### INPUT ROWS ###

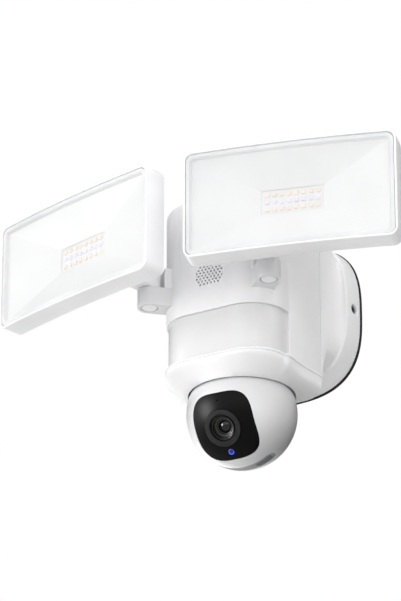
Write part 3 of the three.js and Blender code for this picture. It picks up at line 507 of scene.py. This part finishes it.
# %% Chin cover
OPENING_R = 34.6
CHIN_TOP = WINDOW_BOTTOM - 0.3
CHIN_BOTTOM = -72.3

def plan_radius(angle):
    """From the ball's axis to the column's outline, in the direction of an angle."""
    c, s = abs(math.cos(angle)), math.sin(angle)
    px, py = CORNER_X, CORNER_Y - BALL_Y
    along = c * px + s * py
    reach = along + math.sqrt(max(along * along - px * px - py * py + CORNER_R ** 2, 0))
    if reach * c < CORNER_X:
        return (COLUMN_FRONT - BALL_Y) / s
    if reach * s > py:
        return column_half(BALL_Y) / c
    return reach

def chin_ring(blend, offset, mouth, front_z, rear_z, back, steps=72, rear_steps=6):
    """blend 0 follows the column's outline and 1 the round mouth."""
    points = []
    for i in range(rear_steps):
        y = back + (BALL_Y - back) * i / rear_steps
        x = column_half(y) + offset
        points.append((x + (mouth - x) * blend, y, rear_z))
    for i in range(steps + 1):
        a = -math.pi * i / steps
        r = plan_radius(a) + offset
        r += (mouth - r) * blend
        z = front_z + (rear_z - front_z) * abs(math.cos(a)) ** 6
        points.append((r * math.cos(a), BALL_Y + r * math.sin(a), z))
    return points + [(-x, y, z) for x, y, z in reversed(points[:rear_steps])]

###
### INPUT ROWS ###

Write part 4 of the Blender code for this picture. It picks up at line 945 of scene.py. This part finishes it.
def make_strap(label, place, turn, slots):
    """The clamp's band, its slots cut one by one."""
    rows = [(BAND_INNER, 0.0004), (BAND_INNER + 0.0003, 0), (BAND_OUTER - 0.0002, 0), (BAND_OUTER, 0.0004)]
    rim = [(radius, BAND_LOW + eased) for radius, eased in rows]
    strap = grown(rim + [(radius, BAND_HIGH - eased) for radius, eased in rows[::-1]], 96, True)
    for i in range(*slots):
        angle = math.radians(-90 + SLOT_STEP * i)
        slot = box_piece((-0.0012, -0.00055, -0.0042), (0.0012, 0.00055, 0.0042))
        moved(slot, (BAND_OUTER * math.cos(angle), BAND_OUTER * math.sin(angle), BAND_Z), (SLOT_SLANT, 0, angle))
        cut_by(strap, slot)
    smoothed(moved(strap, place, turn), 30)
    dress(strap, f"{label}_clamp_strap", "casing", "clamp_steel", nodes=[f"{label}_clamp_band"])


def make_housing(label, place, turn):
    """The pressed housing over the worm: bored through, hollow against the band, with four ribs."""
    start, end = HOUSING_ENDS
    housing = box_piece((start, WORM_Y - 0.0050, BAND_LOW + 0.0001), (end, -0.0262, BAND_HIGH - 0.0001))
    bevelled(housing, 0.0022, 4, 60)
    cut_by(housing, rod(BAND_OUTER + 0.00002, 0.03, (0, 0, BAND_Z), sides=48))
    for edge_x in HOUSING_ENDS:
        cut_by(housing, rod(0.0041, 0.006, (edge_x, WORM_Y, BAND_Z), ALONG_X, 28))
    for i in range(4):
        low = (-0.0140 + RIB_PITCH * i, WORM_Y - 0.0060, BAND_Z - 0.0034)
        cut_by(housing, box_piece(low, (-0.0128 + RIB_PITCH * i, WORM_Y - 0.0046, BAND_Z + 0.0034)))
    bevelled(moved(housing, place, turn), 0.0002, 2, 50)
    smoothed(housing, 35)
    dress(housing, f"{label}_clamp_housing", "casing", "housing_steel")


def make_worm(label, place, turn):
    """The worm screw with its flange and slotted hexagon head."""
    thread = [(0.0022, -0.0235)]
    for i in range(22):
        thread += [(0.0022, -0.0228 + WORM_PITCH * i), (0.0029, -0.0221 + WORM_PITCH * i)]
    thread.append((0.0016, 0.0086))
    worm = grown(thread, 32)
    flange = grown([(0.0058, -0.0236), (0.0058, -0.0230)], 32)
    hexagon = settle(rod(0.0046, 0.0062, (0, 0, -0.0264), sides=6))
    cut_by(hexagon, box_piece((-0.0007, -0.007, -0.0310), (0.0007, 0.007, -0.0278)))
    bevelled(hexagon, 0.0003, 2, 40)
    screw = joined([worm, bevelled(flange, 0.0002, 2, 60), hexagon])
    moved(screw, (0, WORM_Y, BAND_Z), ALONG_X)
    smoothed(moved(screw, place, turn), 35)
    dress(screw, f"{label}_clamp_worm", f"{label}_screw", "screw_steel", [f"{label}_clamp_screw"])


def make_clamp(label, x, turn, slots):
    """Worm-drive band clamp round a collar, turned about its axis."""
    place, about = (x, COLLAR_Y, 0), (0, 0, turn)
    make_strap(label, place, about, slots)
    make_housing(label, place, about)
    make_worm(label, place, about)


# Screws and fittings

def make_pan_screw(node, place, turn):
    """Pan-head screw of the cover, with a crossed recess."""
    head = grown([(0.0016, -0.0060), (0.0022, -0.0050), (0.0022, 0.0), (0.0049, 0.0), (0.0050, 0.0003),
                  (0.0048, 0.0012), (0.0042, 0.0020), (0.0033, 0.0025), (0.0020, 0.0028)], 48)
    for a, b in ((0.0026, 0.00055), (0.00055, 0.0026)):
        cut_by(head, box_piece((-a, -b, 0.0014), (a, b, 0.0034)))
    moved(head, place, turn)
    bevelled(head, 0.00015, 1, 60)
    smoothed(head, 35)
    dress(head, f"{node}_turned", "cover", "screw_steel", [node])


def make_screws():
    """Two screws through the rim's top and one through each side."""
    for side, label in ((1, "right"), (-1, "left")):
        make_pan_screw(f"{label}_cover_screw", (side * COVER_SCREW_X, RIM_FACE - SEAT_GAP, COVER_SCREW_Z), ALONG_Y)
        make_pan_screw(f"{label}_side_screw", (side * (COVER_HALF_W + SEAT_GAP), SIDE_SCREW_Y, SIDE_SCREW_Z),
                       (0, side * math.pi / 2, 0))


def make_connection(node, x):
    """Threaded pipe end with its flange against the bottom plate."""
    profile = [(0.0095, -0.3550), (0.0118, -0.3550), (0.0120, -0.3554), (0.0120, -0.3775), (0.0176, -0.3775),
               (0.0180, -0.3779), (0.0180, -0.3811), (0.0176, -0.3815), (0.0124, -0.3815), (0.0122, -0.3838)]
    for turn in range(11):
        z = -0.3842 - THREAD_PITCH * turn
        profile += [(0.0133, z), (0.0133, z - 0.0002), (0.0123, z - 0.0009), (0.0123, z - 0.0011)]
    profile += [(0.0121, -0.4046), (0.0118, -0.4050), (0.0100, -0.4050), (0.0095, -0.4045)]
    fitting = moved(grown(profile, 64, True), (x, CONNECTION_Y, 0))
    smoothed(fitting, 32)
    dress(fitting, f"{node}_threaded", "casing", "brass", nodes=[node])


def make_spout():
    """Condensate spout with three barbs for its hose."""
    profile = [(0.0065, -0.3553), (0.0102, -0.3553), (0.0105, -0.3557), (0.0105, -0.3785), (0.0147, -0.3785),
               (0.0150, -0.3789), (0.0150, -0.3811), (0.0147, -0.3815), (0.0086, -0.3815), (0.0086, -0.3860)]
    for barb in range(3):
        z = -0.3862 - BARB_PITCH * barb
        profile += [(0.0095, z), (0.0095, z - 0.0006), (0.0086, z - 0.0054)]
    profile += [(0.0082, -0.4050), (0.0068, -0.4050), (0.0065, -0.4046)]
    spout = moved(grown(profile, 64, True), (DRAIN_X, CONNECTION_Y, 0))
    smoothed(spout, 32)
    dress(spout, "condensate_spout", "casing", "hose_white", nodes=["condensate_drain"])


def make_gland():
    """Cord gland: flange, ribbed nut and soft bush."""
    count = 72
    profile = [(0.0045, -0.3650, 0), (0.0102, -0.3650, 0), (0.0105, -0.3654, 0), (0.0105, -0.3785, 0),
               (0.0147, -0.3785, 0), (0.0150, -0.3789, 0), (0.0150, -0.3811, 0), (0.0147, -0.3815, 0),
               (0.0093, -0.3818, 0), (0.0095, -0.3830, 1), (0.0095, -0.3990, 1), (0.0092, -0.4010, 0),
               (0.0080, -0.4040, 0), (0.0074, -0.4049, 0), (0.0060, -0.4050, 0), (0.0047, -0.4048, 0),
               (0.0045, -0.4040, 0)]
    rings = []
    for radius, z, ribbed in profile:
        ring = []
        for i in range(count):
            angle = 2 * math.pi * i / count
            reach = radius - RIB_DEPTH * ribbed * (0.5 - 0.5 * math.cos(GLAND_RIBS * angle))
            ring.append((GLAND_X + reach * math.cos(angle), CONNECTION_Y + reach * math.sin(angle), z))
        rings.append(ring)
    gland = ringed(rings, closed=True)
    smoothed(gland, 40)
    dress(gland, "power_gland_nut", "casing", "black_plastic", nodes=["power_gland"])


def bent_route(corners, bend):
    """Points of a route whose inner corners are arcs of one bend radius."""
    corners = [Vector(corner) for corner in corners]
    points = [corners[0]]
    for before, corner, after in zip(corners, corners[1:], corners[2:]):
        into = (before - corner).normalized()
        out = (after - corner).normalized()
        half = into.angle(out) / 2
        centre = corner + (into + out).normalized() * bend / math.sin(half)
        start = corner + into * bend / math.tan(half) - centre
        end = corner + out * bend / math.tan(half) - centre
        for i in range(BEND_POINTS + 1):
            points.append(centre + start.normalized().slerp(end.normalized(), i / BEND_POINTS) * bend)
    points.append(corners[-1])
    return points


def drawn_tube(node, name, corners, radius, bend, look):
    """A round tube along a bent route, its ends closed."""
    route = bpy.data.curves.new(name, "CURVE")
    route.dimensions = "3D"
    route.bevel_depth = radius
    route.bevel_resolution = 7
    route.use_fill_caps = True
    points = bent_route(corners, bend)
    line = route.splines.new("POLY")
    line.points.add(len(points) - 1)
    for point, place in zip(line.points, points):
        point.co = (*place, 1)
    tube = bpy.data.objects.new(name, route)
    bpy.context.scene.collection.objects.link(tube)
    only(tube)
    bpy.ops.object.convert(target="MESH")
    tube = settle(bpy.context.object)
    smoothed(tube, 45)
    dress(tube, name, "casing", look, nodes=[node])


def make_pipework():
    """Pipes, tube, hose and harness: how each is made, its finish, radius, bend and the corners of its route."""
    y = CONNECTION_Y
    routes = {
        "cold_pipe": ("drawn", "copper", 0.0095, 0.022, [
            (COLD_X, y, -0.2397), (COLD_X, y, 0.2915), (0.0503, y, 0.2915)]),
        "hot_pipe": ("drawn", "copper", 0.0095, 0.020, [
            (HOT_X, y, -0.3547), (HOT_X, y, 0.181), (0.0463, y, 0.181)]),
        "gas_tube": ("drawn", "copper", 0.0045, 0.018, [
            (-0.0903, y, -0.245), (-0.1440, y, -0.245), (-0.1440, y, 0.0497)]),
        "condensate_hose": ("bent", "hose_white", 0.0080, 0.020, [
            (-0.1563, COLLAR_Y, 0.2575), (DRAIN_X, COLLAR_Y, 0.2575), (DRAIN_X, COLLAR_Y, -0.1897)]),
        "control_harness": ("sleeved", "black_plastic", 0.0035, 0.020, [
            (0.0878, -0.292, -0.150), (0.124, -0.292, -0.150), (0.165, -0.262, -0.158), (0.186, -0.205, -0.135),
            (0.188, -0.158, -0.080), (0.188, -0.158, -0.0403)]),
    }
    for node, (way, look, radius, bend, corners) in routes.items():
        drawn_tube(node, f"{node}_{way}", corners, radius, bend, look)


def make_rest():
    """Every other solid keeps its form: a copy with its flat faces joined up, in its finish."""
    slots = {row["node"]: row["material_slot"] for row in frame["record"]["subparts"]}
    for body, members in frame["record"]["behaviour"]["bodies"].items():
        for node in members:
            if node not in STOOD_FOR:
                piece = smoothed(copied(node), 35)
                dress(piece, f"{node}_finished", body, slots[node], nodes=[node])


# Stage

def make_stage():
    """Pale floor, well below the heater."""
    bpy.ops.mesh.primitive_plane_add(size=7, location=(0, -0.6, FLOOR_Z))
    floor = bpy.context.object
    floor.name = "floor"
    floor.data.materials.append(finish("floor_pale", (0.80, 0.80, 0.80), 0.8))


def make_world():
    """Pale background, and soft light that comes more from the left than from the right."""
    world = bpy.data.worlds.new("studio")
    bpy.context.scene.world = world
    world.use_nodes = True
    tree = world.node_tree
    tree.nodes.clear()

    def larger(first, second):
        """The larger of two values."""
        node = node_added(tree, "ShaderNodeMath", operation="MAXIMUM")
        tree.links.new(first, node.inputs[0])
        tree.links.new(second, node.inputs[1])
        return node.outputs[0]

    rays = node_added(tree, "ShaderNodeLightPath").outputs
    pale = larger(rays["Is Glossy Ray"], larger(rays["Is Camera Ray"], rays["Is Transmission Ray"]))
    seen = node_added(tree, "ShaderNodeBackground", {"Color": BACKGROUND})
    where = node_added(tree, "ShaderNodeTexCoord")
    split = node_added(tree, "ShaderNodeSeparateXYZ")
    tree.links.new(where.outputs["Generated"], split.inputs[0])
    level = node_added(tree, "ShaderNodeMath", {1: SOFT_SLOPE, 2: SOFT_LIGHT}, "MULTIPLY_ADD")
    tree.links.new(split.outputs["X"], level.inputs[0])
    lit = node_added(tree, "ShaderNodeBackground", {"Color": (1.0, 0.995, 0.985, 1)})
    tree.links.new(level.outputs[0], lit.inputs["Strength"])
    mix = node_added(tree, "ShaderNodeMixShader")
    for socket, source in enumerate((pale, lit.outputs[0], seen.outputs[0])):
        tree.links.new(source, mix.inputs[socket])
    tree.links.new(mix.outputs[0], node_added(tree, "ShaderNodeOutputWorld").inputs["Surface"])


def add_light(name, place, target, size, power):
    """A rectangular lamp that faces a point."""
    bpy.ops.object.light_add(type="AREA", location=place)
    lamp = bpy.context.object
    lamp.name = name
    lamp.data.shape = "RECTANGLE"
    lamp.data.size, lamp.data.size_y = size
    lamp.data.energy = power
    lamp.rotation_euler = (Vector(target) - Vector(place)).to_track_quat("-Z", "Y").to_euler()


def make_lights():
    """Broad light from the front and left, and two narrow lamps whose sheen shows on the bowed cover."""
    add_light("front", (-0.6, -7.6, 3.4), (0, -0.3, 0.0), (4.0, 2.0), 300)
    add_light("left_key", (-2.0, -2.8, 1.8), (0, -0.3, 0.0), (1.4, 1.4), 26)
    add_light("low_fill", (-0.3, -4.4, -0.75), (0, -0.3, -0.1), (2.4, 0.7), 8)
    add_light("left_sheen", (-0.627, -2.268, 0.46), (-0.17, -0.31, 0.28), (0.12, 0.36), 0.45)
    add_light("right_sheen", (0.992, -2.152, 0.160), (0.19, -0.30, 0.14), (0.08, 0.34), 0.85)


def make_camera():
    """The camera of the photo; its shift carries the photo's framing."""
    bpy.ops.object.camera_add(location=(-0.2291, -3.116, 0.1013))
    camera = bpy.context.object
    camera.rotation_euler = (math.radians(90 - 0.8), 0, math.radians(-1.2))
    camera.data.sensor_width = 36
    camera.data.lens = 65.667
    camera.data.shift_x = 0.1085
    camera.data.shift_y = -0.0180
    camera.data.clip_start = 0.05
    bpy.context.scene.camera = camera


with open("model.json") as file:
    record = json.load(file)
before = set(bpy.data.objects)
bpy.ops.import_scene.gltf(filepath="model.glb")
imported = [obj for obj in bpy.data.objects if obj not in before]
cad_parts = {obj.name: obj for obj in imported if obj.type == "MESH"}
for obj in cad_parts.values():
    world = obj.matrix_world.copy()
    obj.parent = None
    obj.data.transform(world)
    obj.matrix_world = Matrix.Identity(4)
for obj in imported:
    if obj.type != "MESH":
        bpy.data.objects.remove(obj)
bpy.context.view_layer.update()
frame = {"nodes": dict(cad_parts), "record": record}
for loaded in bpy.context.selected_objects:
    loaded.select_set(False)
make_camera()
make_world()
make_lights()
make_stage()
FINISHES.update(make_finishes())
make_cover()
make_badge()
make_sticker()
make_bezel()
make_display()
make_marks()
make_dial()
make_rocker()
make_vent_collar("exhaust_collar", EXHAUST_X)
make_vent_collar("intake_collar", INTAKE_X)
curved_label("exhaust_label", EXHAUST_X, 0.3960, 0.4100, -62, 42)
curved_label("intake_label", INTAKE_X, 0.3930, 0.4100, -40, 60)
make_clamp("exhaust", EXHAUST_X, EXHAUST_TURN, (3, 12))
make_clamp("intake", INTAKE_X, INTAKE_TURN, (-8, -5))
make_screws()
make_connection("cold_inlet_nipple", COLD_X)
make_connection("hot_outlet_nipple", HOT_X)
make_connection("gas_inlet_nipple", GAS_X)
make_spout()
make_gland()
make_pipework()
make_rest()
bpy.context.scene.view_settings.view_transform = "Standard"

###

▶ **WRITTEN REQUEST**
Copy out exactly the lines from the one containing "Write part 3" to the one containing "CHIN_BOTTOM = -72.3", both ends inclusive.

▶ **SOLUTION TO THIS EXERCISE**
Write part 3 of the three.js and Blender code for this picture. It picks up at line 507 of scene.py. This part finishes it.
# %% Chin cover
OPENING_R = 34.6
CHIN_TOP = WINDOW_BOTTOM - 0.3
CHIN_BOTTOM = -72.3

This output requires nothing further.